Bu ezberci eğitimin sonucu olarak da yüksek maddi yaşam özlemi başlamış, ticaret hayatındaki vatandaşlarımız büyük bir maddi doyumsuzluğa sahip olup mal mülk sahibi olarak zenginleşmişlerdir.
Devlet hizmetinde çalışan meslek sahipleri de zenginleşen tüccarları görüp zenginlik özlemine kapılınca kendi aylıklarının çok düşük olduğunu ileri sürerek aslında subayların aylıklarını dile getirmek istemelerine rağmen çekindiklerinden ve "Bir Baş Çavuş bile....." ile başlayan aylık örneklemeleri yapılmıştır.

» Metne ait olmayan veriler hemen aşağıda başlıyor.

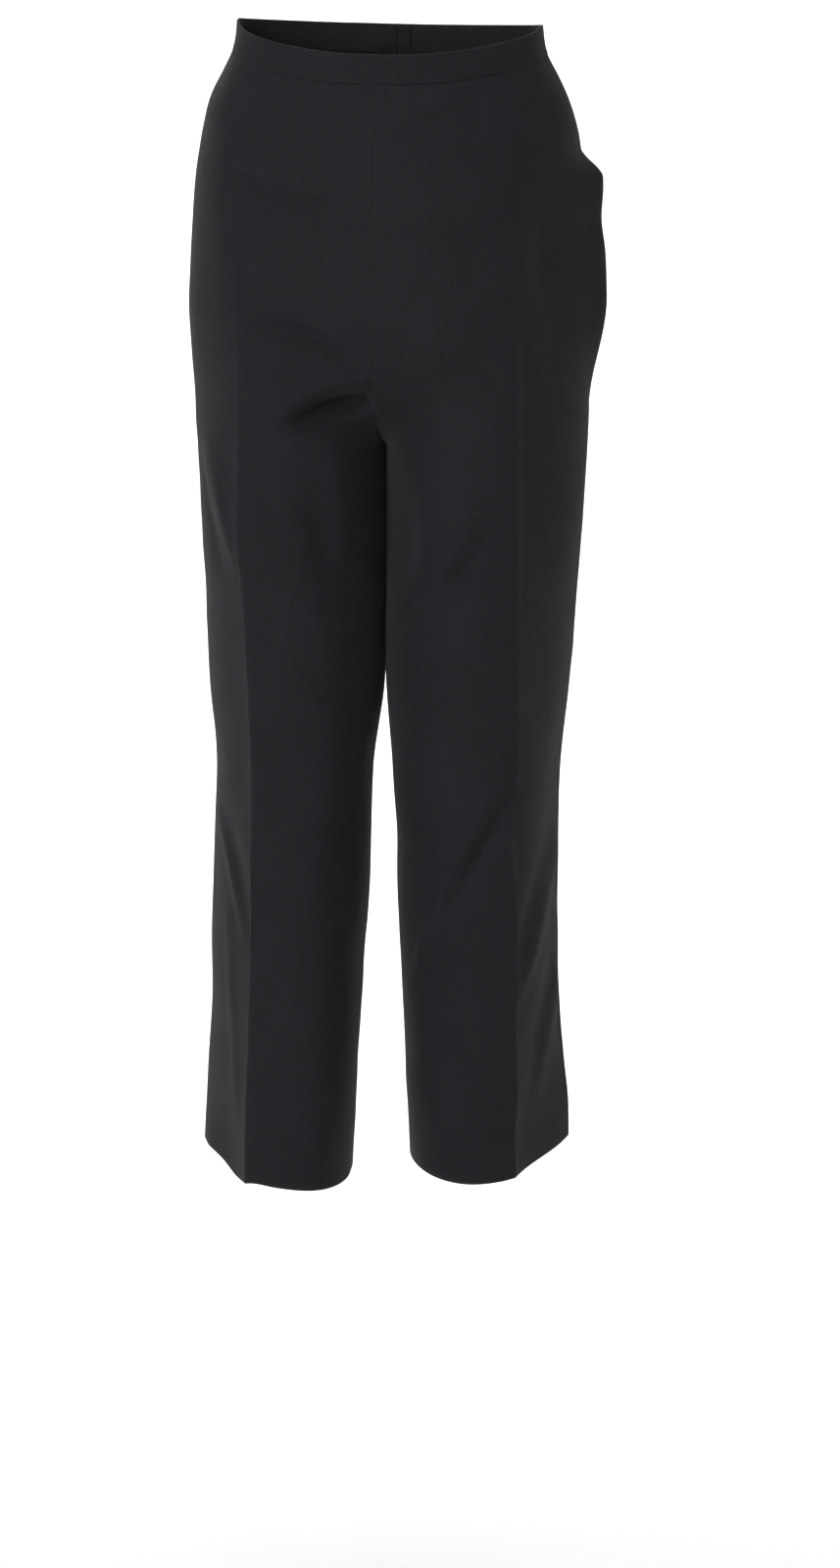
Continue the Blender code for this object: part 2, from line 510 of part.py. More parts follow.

Bu "Bir baş Çavuş bile….." yakınmaları Milli Savunma Bakanlığında özlük haklarıyla ilgili kanun tasarılarının hazırlıklarında dikkate alınarak astsubayların aylıklarının aşağıya çekilme süreci başlamıştır.
Devletimizin kalkınmasındaki en önemli engel olan haksız ve çalışmadan kazanma ve maddiyat hırsının sona erip "Hukuk Devleti" varlığı için ezberci eğitimden vazgeçilip, "Devletin asıl sahibi biziz" düşüncesinden "Devletimizin sahibi millettir, benim de Türkiye Cumhuriyeti vatandaşı olarak devletimize karşı sorumluluğum ve buna karşılık da haklarım var" düşüncesinin yerleşmesi gerekir.
Bunu başardığımız takdirde milletimiz muasır medeniyet seviyesine ulaşmış bir hukuk devletine sahip olacaktır.
Ben bunu başaracağımıza gönülden inanıyorum.